My PJM colleague Matt Margolis points out that some people don’t “understand the difference between a post-tragedy story and a potential rescue story.” Indeed, nothing could be done for the poor unfortunates who went into the water. The loss of life was dreadful, to be sure. And after a week, the rescue efforts have become recovery efforts.

But what about at the time of the capsizing? It’s not as cut-and-dried as those looking to make a political point about the migrant boat sinking would have you believe.

Meanwhile in Greece last Wednesday, passengers fleeing economic hardship allegedly spent 15 hours begging for help, The Associated Press reported activists saying.

Greek authorities refuted this characterization, claiming that the migrants rejected help almost up until the point the ship sank.

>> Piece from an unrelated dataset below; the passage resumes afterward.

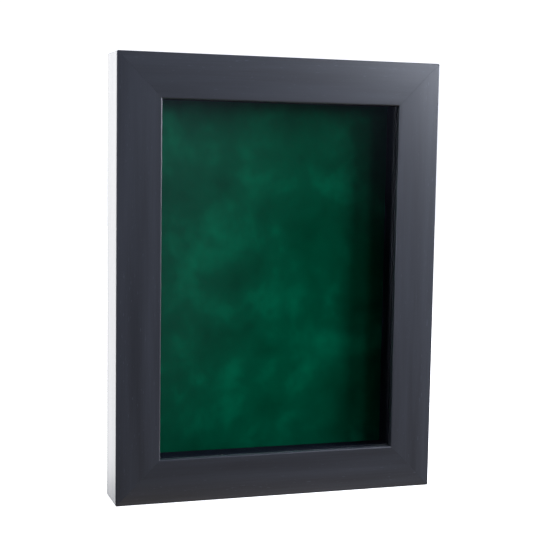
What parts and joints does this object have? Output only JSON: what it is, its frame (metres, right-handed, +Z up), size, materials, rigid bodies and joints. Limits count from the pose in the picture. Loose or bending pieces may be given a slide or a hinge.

A BBC investigation found that the ship supposedly didn’t move for seven hours before it sank.

What difference would a fleet of ships make if they had shown up while the migrant ship was still upright? The rescue effort consisted of a rope attached to a Greek coast guard ship that was towing the migrants to safety. There was no need for a fleet of ships — until the boat capsized.

The difference in media coverage is the result of the realities of the news business. Pakistani news sites are giving the submersible drama short shrift while Western media sites are doing the same with the migrant boat.

It’s not racism, classism, or any other “ism” that has become shorthand for white supremacy or oppression. It’s a question of interest. And trying to shame people in the West for having more interest in a rescue operation than an admittedly horrific tragedy is a non-starter.